É evidente que nem toda disparidade de condições probatórias justificará a dinamização, que deve ser utilizada tão somente nas hipóteses em que haja grande dificuldade para a produção de prova de um lado e facilidade do outro. A mera facilidade de produção da prova de uma das partes, desacompanhada da dificuldade de produção da parte adversária não parecer ser uma situação apta a justificar a modificação dos encargos probatórios.

No entanto, de acordo com o §2º, do art. 373, do CPC/2015, a distribuição dinâmica “não pode gerar situação em que a desincumbência do encargo pela parte seja impossível ou excessivamente difícil”, o que significa, em outros termos, que ela não pode gerar uma prova diabólica para a outra parte. Assim, por mais que exista a possibilidade da distribuição dinâmica em havendo diferenças nas condições probatórias, ela jamais pode implicar em uma prova diabólica para a parte que venha a receber o novo encargo.

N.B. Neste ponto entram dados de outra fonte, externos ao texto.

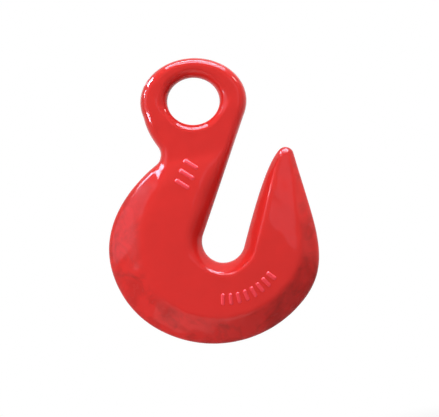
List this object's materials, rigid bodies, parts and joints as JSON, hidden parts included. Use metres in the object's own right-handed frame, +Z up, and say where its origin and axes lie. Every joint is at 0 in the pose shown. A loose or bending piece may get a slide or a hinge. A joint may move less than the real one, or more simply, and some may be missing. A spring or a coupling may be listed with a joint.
{
  "type": "eye grab hook",
  "caption": "One-piece forged steel chain hook: round-section eye, flat drafted shank, deep narrow slanted slot, wide bowl and tapering pointed tip, glossy red paint.",
  "frame": {"origin": "centre of the eye's hole, in the parting plane", "axes": "+Z runs up the load line, from the middle of the slot's round end to the centre of the eye; +X points to the tip's side; +Y runs through the thickness, along the axis of the eye's hole"},
  "size_m": [0.0873, 0.02, 0.1205],
  "materials": {
    "red_paint": "glossy red paint over forged steel"
  },
  "bodies": {
    "root": {"hook_forging": "red_paint"}
  },
  "joints": []
}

Em resumo do que ocorre no CPC/2015 em diferença para o CPC/1973, tem-se a seguinte situação: a) a regra permanece sendo a distribuição estática; b) caso haja excessiva dificuldade para cumprir o encargo, somada com maior facilidade da parte adversa, deve o juiz dinamizar o ônus da prova; c) essa distribuição não pode gerar prova diabólica para a outra parte; d) a decisão de dinamização deve ser fundamentada, indicando que fatos terão os encargos probatórios alterados e permitir à parte a desincumbência desse ônus.

[1] Tratando do ônus da prova e sua evolução rumo à dinamização, cf.: PEIXOTO, Ravi; MACEDO, Lucas Buril de. Ônus da prova e sua dinamização. Salvador: Juspodivm, 2014.

[2] Para uma análise mais detida do tema, cf.: PEIXOTO, Ravi; MACEDO, Lucas Buril de. A dinamização do ônus da prova sob a óptica do novo código de processo civil. FREIDE, Alexandre; DANTAS, Bruno; NUNES, Dierle; DIDIER JR., Fredie; MEDINA, José Miguel Garcia; FUX, Luiz; MIRANDA, Pedro. (Org.). Novas Tendências do Processo Civil – Estudos sobre o Projeto do Novo CPC.Salvador: JusPodivm, 2014, v. 3. Disponível aqui.